Most teachers in the US only have a bachelor’s degree. An English degree could put you anywhere in K-12, with your best shot in teaching English to middle school or high school students. You have to interview with administration and a department head at the school where you wish to teach. You may have to pursue a teaching certificate over the summer. Usually, these aren’t too difficult to get.

mikeleibo Said,
December 23rd, 2010 @7:05 pm  

Most cities DO NOT require teaching degrees – I know you can get one in GA without one.

Monica O Said,
December 23rd, 2010 @8:05 pm  

New Jersey.

Don V Said,
December 23rd, 2010 @8:22 pm  

You do need a teaching credential to teach in a k-12 school district in the U.S. But in private schools and perhaps charter schools you could teach with only a ba. In California, you only need a BA, CBEST, TB test and fingerprinting to substitute teach.

None Profound Said,
December 23rd, 2010 @9:09 pm  

Private schools, Charter schools, and Parochial schools. Before I got my teachers certification I only had a BA in English and I worked at a Charter School.

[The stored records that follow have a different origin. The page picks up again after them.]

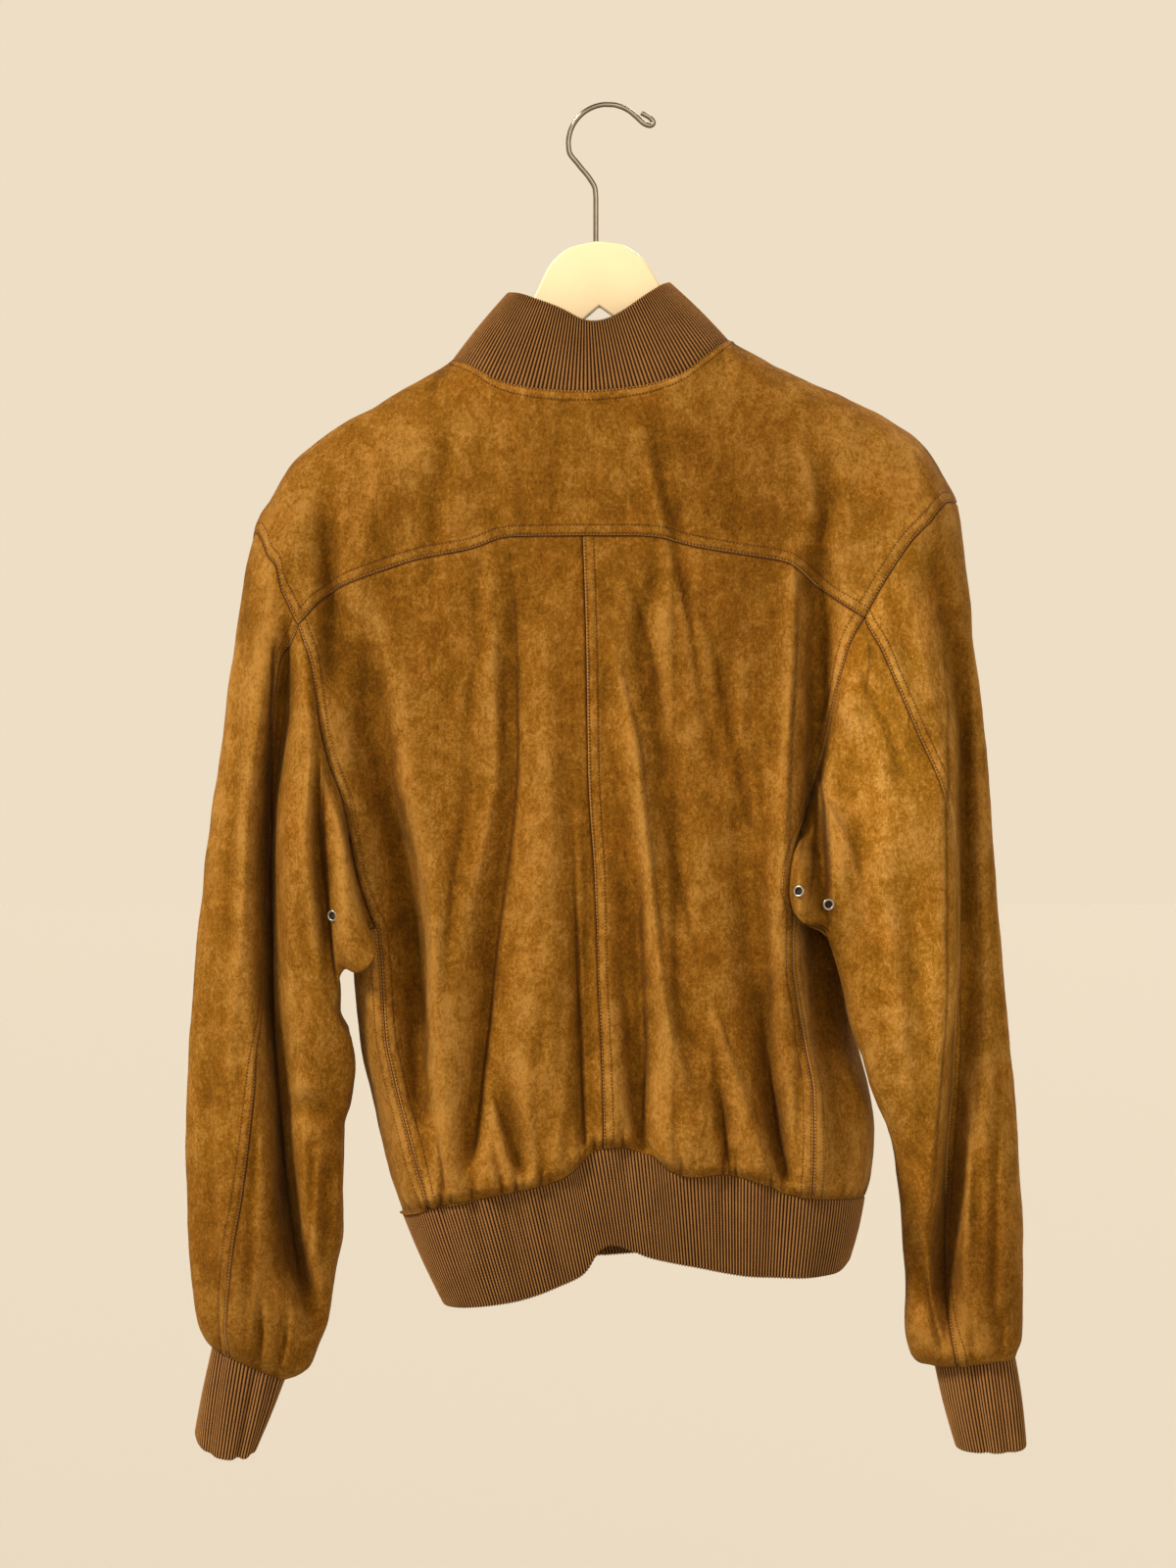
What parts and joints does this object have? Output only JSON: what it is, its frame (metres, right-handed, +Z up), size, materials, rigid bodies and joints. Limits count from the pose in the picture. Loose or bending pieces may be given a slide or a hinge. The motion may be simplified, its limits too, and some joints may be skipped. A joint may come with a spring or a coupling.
{
  "type": "suede jacket on a hanger",
  "caption": "Short suede jacket with knitted rib collar, cuffs and waistband, buttoned front and underarm eyelets, hanging on a flat hanger with a wire hook.",
  "frame": {"origin": "the point of the hook's bend that rests on the rod", "axes": "+Z up along the hanging jacket, +X to the wearer's right, +Y to the jacket's front; the back, at -Y, faces the viewer"},
  "size_m": [0.5713, 0.153, 0.9214],
  "materials": {
    "suede_back": "suede nap",
    "suede_front": "suede nap",
    "suede_sleeve": "suede nap",
    "rib_knit_collar": "knitted 1x1 rib",
    "rib_knit_waistband": "knitted 1x1 rib",
    "rib_knit_cuff": "knitted 1x1 rib",
    "button_horn": "satin",
    "eyelet_metal": "aged nickel plate",
    "hanger_paint": "painted cream",
    "hook_chrome": "polished"
  },
  "bodies": {
    "root": {"back_left": "suede_back", "back_right": "suede_back", "back_yoke": "suede_back", "button_1": "button_horn", "button_2": "button_horn", "button_3": "button_horn", "button_4": "button_horn", "button_5": "button_horn", "button_6": "button_horn", "button_7": "button_horn", "collar_rib": "rib_knit_collar", "cuff_left_rib": "rib_knit_cuff", "cuff_right_rib": "rib_knit_cuff", "eyelet_left_1": "eyelet_metal", "eyelet_left_2": "eyelet_metal", "eyelet_right_1": "eyelet_metal", "eyelet_right_2": "eyelet_metal", "front_left": "suede_front", "front_right": "suede_front", "hanger_body": "hanger_paint", "hanger_hook": "hook_chrome", "sleeve_left_outer": "suede_sleeve", "sleeve_left_under": "suede_sleeve", "sleeve_right_outer": "suede_sleeve", "sleeve_right_under": "suede_sleeve", "waistband_rib": "rib_knit_waistband"}
  },
  "joints": []
}
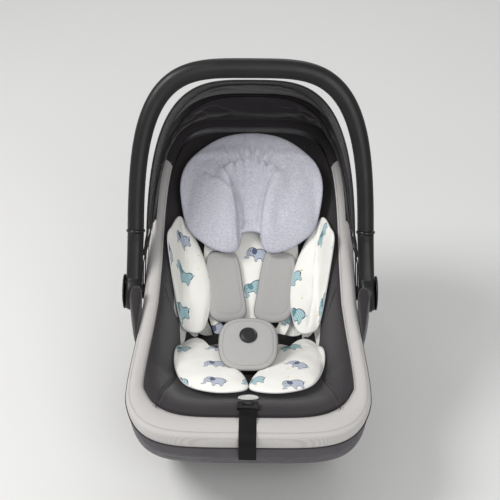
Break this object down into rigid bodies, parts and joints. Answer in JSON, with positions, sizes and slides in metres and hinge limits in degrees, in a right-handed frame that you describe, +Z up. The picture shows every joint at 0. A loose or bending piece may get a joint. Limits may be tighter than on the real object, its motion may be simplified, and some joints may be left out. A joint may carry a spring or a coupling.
{
  "type": "infant car seat",
  "caption": "Rear-facing infant carrier seat with swinging carry handle, canopy, harness and padded newborn insert.",
  "frame": {"origin": "middle of the footprint of the bounding box, on the plane the seat stands on", "axes": "+Z up, -Y towards the foot end, +Y towards the head end, X across the width"},
  "size_m": [0.442, 0.637, 0.6122],
  "materials": {
    "shell_plastic": "satin, fine grain",
    "foam": "expanded bead foam",
    "dark_cloth": "close-woven, matt",
    "canopy_cloth": "thin woven, matt",
    "pale_cloth": "fine ribbed weave",
    "print_cloth": "smooth cotton with a small animal print",
    "jersey": "heather knit",
    "taupe_cloth": "fine twill",
    "webbing": "woven strap",
    "steel": "zinc plated",
    "rubber": "matt",
    "badge": "blank oval patch",
    "red_plastic": "satin",
    "gloss_black": "gloss",
    "black_plastic": "satin"
  },
  "bodies": {
    "carrier": {"carrier_shell": "shell_plastic", "foam_liner": "foam", "seat_cover": "dark_cloth", "cover_band": "pale_cloth", "foot_pad_front_left": "rubber", "foot_pad_front_right": "rubber", "foot_pad_rear_left": "rubber", "foot_pad_rear_right": "rubber", "side_flap_left": "dark_cloth", "pivot_pin_left": "steel", "side_flap_right": "dark_cloth", "pivot_pin_right": "steel", "insert_back": "print_cloth", "insert_wing_left": "print_cloth", "insert_seat_left": "print_cloth", "shoulder_pad_left": "taupe_cloth", "insert_wing_right": "print_cloth", "insert_seat_right": "print_cloth", "shoulder_pad_right": "taupe_cloth", "head_pillow": "jersey", "shoulder_strap_left": "webbing", "lap_strap_left": "webbing", "buckle_tongue_left": "steel", "shoulder_strap_right": "webbing", "lap_strap_right": "webbing", "buckle_tongue_right": "steel", "crotch_strap": "webbing", "buckle_housing": "black_plastic", "crotch_pad": "taupe_cloth", "crotch_badge": "gloss_black", "adjuster_housing": "black_plastic", "adjuster_strap": "webbing", "cover_patch": "badge", "harness_yoke": "steel", "belt_guide": "black_plastic"},
    "handle": {"handle_grip": "black_plastic", "handle_arm_left": "black_plastic", "handle_arm_right": "black_plastic", "handle_ring_left": "gloss_black", "handle_ring_right": "gloss_black", "hub_cover_left": "black_plastic", "hub_cover_right": "black_plastic"},
    "button_left": {"handle_button_left": "gloss_black"},
    "button_right": {"handle_button_right": "gloss_black"},
    "catch": {"handle_catch": "red_plastic"},
    "canopy_mid": {"canopy_bow_mid": "black_plastic", "canopy_panel_rear": "canopy_cloth"},
    "canopy_front": {"canopy_bow_front": "black_plastic", "canopy_panel_front": "canopy_cloth"},
    "buckle_release": {"buckle_button": "red_plastic"},
    "adjuster_release": {"adjuster_button": "gloss_black"}
  },
  "joints": [
    {"name": "handle_pivot", "type": "hinge", "parent": "carrier", "child": "handle", "pos_m": [0, 0.00454, 0.25], "axis": [1, 0, 0], "range_deg": [-95, 25]},
    {"name": "handle_button_left_press", "type": "slide", "parent": "handle", "child": "button_left", "axis": [1, 0, 0], "range_m": [0, 0.004], "stiffness_N_per_m": 900},
    {"name": "handle_button_right_press", "type": "slide", "parent": "handle", "child": "button_right", "axis": [-1, 0, 0], "range_m": [0, 0.004], "stiffness_N_per_m": 900},
    {"name": "handle_catch_slide", "type": "slide", "parent": "handle", "child": "catch", "axis": [0, 1, 0], "range_m": [0, 0.004], "stiffness_N_per_m": 300},
    {"name": "canopy_mid_swing", "type": "hinge", "parent": "carrier", "child": "canopy_mid", "pos_m": [0, 0.00454, 0.25], "axis": [1, 0, 0], "range_deg": [-4, 9], "deforming": ["canopy_panel_rear"]},
    {"name": "canopy_front_swing", "type": "hinge", "parent": "canopy_mid", "child": "canopy_front", "pos_m": [0, 0.00454, 0.25], "axis": [1, 0, 0], "range_deg": [-4, 9], "deforming": ["canopy_panel_front"]},
    {"name": "buckle_button_press", "type": "slide", "parent": "carrier", "child": "buckle_release", "axis": [0, 0.3535, -0.9354], "range_m": [0, 0.003], "stiffness_N_per_m": 1200},
    {"name": "adjuster_button_press", "type": "slide", "parent": "carrier", "child": "adjuster_release", "axis": [0, 0, -1], "range_m": [0, 0.002], "stiffness_N_per_m": 900}
  ],
  "couplings": [
    {"joint": "canopy_front_swing", "follows": "canopy_mid_swing", "ratio": 1}
  ]
}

Now I have my Teachers Certification, but I chose to work at a Private School, and all you need is a BA in the subject you’re teaching.

carnaby_fudge Said,
December 23rd, 2010 @9:36 pm  

english is a core subject so there will always be a demand for them in the middle and high schools. look at areas that have major teacher shortages like las vegas and parts of arizona. they are more willing to play ball when it comes to educational requirements.
but because of nclb you will have to get the credential some time. failing the high need areas you may get into a private school with only a b.a. but they are increasingly using nclb standards as well.

JB Said,
December 23rd, 2010 @10:35 pm  

I know where I teach, which is an elementary school in NJ, there were two teachers who completed the alternate route program that is offered. The people had their bachelors degrees (one of them in criminal justice) and during their first year of teaching they attended teacher certification class one night a week and on a few Saturdays. (The link below shows NJs guidelines for alternate route.)

Good luck, and I hope you find your “education career” as rewarding as I have found mine to be.